- Express worries over total lockdown
The West African College of Physicians (WACP) has called for a common framework and guidance against COVID-19 pandemic across the sub region while expressing worries over total lockdown.
The Secretary-General of WACP, Dr. Albert Akpalu, made this clarion call in a media release the Treasurer, Prof. Enobong Ikpeme, issued.
According to him, for response to COVID-19, a common framework is required to guide policies on testing, enforcement of physical or social distancing, otherwise called lockdown, and other important outbreak mitigation measures.
“Such measures include: use of facemasks, and provision of palliatives to vulnerable segments of the population, and importantly also, the protection of human rights during lockdowns,” the secretary-general listed.
Akpalu urged: “West Africa countries must intensify efforts towards ensuring availability of diagnostic centres and reagents for testing for the confirmation of suspected cases.”
“The response to the pandemic this far has been pockmarked by many disparities and inadequacies, even within the same countries. This creates loopholes for the transmission and spread of the infection,” Akpalu warned.
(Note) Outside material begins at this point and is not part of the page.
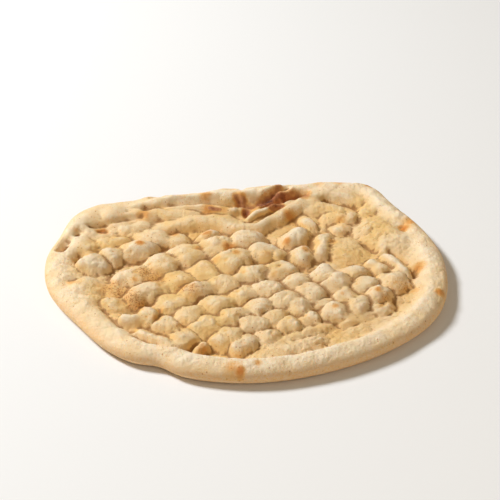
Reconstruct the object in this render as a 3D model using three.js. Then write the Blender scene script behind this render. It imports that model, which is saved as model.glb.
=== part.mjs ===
// A pide: one large, flat, oval leavened bread, pressed with the fingertips before baking.
// It is a single closed solid, in millimetres, +Z up, resting on its flat underside at z = 0.
// -Y is the side with the plain rolled rim, +Y the side with the folded and scorched rim.

import * as THREE from "three";

// ---------------------------------------------------------------- driving sizes (mm, degrees)

const HALF_WIDTH = 180;
const HALF_DEPTH = 148;

const RIM_HEIGHT = 17; // the rolled edge, above the table
const RIM_REACH = 14; // from the widest line in to the top of the roll
const RIM_WIDTH = 31; // from the widest line in to the foot of the roll, at the front
const SIDE_RIM_WIDTH = 34; // the same at the sides and back
const WIDEST_HEIGHT = 8; // the widest line, above the table
const UNDERCUT = 12; // how far the underside's edge lies inside the widest line

const FLOOR_HEIGHT = 5; // dough left under a fingertip, in the middle
const FLOOR_RISE = 6; // how much thicker that is beside the rim at the sides and back
const LEFT_FLOOR_RISE = 3; // and more again at the left
const FLOOR_RISE_REACH = 70;
const PRESSED_START = 4; // the pressed dough meets the rim this far in from the widest line
const PRESSED_FADE = 14; // and has its full height this much further in
const RIM_FOOT_DROP = 1; // the foot of the roll ends this far below the pressed dough's floor
const EDGE_FADE = 8; // creases and small waves fade out this near the widest line

const LUMP_ROUNDNESS = 2.5; // 2 is a parabola, more has a flatter top and steeper sides
const LUMP_FULLNESS = 1.04; // all lumps are this much wider
const LUMP_TALLNESS = 1.04; // and taller than their row says
const RIDGE_ROUNDNESS = 1.8;
const ROW_SHARPNESS = 2; // per mm: how sharp the dip between two lumps of a row is
const FIELD_SHARPNESS = 3; // per mm: how sharp the crease between two rows is
const RIDGE_SHARPNESS = 1.6; // per mm: how sharply a ridge stands out of the dough
const RIM_SHARPNESS = 0.9; // per mm: how sharp the crease along the foot of the rim is
const RIDGE_END_DROP = 0.45; // share of its height that a ridge loses at its ends
const RIDGE_END_REACH = 1.2; // and the share of its half length where it stops losing height
const HIDDEN_DEPTH = -6; // a lump or ridge stops falling here, below the floor

// Where the outline leaves its plain oval: direction, how far out, half the angle it covers.
const BULGES = [
  { at: 49, out: 26, spread: 12 }, // the square shoulder, back right
  { at: 29, out: 5, spread: 12 },
  { at: 10, out: 2.2, spread: 13 },
  { at: 62, out: 4, spread: 4 },
  { at: 104, out: -19, spread: 21 }, // the long dip of the folded back
  { at: 100, out: 5, spread: 7 }, // and the roll that lies in it
  { at: 119, out: -3, spread: 5 },
  { at: 134, out: -3, spread: 6 },
  { at: 150, out: 15, spread: 11 }, // the round shoulder, back left
  { at: 172, out: 2.5, spread: 8 },
  { at: 207, out: -8.5, spread: 16 }, // the flat front left
  { at: 270, out: 4.5, spread: 28 }, // the full front
  { at: 314, out: 1, spread: 16 },
  { at: 338, out: 4.5, spread: 16 },
  { at: 75.5, out: -3, spread: 2 }, // notches where the rim was pinched
  { at: 91.5, out: -4, spread: 1.5 },
  { at: 126, out: -4, spread: 2.5 },
  { at: 242, out: -5.5, spread: 6 },
];

// The directions that count as the front and the left, and half the angle each covers.
const FRONT = { at: -80, spread: 55 };
const LEFT = { at: -165, spread: 35 };

// How the height of the roll changes round the edge, as above.
const RIM_SWELLS = [
  { at: -95, up: 2, spread: 40 },
  { at: 45, up: 1, spread: 25 },
  { at: 108, up: 1.5, spread: 16 },
  { at: 180, up: -1, spread: 30 },
  { at: -145, up: -1.5, spread: 20 },
];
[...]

Akpalu categorically noted that there had been significant variations in relation to testing, and there still are perhaps, which have distorted the perception and appreciation of the size of the pandemic in the sub region.
Speaking further, the secretary-general highlighted, “These have also impacted on the control efforts in as much as asymptomatic persons could unknowingly be made super spreaders of the infection”.
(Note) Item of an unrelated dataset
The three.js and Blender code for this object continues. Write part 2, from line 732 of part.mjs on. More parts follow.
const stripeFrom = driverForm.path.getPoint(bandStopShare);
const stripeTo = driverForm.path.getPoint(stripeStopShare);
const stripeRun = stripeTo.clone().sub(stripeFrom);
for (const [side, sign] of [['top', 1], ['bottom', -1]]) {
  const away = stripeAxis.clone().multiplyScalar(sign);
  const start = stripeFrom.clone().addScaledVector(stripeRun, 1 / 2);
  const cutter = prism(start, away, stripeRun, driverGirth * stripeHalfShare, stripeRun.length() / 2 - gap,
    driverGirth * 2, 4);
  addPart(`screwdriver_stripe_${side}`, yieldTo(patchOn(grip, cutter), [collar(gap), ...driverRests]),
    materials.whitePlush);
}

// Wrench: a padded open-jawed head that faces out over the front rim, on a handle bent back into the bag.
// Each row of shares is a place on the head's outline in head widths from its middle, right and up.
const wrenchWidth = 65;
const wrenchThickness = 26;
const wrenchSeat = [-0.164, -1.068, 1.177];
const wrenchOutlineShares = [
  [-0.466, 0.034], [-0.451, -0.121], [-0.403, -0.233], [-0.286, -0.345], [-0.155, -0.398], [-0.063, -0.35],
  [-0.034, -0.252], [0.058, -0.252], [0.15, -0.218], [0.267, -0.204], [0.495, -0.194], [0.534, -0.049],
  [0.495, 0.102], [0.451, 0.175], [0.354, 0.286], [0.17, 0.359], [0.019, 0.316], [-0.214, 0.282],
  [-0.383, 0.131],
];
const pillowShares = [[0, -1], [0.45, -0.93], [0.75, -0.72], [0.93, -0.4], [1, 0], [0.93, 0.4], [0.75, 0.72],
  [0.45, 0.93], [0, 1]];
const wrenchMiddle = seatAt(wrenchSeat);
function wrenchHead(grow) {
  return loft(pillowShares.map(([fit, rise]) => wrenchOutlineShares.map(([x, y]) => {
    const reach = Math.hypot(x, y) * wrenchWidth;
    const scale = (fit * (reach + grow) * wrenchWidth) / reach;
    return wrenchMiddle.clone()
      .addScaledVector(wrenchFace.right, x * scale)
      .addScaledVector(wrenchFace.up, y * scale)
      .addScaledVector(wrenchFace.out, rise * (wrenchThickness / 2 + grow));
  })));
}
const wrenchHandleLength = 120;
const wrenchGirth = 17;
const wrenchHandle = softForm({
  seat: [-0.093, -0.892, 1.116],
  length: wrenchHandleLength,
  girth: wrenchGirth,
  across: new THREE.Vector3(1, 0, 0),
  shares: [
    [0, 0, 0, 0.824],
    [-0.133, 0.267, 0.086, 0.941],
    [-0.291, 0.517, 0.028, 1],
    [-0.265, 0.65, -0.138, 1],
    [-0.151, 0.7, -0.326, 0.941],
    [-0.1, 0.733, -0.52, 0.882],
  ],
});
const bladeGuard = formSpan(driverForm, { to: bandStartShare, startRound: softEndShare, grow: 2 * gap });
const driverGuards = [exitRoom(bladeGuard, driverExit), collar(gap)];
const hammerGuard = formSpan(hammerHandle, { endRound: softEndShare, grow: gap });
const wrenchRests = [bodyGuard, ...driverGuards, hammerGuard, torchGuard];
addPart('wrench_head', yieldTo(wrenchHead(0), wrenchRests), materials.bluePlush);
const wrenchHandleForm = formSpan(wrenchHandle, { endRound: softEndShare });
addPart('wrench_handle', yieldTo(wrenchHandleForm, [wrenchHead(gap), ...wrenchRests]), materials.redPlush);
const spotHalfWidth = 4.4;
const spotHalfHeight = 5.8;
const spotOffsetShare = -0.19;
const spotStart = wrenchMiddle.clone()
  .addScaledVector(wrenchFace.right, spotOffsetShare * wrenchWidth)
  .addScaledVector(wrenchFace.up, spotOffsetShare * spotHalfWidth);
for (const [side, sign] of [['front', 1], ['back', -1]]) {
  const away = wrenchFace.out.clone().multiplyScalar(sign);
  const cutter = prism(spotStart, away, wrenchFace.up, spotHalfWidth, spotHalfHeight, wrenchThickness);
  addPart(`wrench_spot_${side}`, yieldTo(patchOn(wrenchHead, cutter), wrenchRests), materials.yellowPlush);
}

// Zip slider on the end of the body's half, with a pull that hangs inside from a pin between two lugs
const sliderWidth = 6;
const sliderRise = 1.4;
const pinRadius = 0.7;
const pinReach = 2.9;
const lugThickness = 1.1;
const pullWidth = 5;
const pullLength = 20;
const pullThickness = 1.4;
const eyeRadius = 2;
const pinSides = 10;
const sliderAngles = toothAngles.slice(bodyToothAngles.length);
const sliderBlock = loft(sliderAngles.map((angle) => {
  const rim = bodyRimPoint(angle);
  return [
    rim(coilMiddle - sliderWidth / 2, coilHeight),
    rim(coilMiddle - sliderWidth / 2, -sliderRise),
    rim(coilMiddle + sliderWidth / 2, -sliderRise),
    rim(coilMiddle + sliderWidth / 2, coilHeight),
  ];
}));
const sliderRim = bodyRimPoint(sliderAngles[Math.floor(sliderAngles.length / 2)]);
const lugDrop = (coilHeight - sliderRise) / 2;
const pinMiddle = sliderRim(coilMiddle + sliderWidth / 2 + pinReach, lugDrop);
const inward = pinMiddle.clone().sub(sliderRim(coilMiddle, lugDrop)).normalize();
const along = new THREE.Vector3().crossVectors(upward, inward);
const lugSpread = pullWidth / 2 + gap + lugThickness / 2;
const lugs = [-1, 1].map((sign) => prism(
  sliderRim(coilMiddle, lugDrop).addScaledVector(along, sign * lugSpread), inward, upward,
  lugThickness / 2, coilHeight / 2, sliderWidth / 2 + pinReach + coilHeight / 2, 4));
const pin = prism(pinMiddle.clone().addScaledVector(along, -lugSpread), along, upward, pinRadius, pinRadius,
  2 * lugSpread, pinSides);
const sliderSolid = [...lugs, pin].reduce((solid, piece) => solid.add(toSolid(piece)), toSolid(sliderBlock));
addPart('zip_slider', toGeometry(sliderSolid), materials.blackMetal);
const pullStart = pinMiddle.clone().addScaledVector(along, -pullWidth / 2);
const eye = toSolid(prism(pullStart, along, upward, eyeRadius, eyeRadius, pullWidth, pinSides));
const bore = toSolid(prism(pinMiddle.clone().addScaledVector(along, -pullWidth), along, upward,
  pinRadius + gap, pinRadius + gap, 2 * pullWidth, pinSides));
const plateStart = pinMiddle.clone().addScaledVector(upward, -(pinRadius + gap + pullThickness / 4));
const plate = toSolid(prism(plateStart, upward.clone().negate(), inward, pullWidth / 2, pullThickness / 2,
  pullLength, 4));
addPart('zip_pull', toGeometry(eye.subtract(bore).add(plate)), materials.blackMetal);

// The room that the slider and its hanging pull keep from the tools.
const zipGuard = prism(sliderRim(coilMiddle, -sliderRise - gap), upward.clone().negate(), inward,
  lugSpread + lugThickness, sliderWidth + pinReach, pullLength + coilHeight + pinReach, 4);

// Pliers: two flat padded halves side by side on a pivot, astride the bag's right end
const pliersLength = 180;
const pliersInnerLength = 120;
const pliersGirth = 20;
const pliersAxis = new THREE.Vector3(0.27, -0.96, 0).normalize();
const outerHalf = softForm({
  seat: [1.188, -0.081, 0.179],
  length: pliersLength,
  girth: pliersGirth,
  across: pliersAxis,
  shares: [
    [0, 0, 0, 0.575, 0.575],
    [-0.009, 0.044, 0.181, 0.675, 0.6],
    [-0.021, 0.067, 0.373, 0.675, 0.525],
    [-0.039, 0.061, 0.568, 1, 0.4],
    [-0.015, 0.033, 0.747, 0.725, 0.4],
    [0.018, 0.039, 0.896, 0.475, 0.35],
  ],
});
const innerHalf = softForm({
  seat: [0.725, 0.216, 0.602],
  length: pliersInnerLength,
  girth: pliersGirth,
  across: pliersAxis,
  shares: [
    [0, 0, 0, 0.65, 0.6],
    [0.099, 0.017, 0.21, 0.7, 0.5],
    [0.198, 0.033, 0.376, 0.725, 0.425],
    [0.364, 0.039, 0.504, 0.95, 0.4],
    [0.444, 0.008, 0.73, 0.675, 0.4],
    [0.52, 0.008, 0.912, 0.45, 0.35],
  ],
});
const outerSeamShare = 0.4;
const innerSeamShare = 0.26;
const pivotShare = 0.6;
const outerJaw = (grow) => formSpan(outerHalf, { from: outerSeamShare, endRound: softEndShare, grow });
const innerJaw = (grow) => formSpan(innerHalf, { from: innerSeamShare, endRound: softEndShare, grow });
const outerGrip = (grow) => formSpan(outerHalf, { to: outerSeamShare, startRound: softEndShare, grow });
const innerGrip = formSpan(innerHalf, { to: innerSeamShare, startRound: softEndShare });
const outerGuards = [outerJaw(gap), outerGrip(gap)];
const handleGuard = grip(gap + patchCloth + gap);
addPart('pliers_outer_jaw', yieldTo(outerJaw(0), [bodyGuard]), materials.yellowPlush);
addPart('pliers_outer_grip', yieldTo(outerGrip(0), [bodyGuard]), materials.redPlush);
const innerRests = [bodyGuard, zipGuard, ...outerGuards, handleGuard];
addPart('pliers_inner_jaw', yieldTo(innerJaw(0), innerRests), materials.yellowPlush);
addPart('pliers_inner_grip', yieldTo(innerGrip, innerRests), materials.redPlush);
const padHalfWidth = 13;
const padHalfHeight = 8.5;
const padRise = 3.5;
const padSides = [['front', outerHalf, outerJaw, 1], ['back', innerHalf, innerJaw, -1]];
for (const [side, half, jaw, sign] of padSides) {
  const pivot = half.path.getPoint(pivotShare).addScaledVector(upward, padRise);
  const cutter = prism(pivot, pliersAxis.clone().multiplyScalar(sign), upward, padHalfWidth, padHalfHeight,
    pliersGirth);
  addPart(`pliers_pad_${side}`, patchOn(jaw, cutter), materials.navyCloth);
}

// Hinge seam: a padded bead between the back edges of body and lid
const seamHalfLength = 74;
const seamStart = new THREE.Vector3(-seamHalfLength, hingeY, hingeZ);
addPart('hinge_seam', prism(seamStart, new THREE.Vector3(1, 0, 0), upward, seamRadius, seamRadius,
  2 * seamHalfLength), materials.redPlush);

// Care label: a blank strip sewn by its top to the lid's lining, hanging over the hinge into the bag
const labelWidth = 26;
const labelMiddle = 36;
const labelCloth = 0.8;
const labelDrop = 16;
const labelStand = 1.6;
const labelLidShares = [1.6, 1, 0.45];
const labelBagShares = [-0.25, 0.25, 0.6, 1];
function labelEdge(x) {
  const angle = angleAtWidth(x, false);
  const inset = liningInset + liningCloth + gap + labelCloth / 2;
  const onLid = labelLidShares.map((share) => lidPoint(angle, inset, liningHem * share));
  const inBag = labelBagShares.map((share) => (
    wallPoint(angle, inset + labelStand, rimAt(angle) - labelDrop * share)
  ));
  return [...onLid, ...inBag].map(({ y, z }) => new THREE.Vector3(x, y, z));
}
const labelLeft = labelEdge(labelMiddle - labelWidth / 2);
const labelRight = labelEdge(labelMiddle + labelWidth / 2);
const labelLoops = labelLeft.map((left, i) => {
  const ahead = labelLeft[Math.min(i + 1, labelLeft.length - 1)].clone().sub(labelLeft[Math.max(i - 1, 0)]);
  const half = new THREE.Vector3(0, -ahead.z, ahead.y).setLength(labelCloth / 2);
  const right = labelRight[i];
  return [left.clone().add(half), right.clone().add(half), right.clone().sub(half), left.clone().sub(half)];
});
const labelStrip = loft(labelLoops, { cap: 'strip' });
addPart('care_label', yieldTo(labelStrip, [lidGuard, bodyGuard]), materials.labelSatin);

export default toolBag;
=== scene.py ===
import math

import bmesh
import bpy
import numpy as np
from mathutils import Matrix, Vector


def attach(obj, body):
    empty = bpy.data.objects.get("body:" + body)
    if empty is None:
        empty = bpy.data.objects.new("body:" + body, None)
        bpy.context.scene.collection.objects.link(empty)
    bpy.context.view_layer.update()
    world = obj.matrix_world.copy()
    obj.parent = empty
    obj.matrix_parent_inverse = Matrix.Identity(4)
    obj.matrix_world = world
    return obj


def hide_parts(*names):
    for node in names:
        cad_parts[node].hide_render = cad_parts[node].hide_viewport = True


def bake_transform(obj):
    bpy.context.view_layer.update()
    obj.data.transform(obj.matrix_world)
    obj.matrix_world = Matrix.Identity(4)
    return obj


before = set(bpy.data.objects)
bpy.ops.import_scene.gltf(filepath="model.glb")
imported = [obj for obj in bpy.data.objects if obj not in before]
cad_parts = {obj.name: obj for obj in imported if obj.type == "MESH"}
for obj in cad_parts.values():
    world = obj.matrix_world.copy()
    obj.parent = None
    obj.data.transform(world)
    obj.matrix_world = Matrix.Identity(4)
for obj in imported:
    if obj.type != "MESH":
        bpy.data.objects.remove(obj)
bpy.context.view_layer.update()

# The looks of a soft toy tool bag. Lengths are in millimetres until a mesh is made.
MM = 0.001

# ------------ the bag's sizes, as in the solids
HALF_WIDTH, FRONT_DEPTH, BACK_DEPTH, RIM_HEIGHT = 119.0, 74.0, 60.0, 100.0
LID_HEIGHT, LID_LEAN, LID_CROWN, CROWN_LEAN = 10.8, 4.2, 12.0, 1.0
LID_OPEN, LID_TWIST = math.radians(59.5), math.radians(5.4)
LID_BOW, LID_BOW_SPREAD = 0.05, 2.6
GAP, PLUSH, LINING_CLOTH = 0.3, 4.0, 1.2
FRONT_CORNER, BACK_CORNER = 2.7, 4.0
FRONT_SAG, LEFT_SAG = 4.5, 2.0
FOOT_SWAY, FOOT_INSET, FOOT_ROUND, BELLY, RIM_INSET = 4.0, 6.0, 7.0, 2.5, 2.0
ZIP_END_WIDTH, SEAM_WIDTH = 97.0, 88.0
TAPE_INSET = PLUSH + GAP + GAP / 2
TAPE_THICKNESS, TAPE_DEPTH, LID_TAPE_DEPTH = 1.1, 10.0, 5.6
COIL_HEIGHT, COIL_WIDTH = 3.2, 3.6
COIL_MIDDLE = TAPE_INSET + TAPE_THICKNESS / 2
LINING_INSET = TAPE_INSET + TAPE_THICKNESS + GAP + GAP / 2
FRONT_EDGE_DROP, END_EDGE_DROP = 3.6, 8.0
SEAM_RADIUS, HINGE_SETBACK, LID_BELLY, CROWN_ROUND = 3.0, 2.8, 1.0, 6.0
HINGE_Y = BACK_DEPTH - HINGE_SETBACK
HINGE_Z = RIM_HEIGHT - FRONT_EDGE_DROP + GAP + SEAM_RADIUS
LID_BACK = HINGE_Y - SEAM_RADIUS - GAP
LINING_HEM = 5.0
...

For WACP, it is possible to fashion out a common framework within which country-specific, and even state/district/city-specific responses could be worked out. “It would be possible within the common framework to work out schemes or programmes of assistance for countries and neighbours that are less endowed”.
Akpalu added: “There is need to work collectively to build on the opportunities offered by the pandemic, and resulting good will to strengthen the public health capacity and infrastructure in chapter countries.”
Accordingly, he continued that there was need to secure the establishment, at strategic locations, of critical care centres for the clinical care of severely ill persons with HIDs including COVID-19, and Ebola and Lassa fever.
“Building on the opportunities offered by the pandemic for development of surveillance and research infrastructure and capacity, which are in dire need for effective public health response to outbreaks in the sub region.
“The conscious need for national governments to be aware of the ready availability of chapter Members and Fellows to draw on for national and sub-regional services in meeting the medical manpower needs of the response to the pandemic in potential and actual areas of want in countries of the sub region,” he said.
Meanwhile, the college expressed concerns over the secondary and unwanted effects of total or near total lockdowns, urging that the implementation and extent of lockdown should continue to be reviewed from time to time, and palliated as much as is possible.
“On behalf of WACP, I hereby assure the public and national governments in the sub region of the willingness of the WACP to offer her professional services and to assist where and when help is needed towards the successful mitigation of the pandemic in the sub region,” Akpalu stated.
Not forgetting the efforts of corporate bodies, development partners, donor agencies, overseas governments and friends of the sub region and Africa, and philanthropists among others, WACP lauded them.
WACP commeded the West African and African Centers for Disease Control (WAHO), WHO, the national public health institutions and the sub regional, regional and global public health institutions in their responses to the pandemic in the sub region.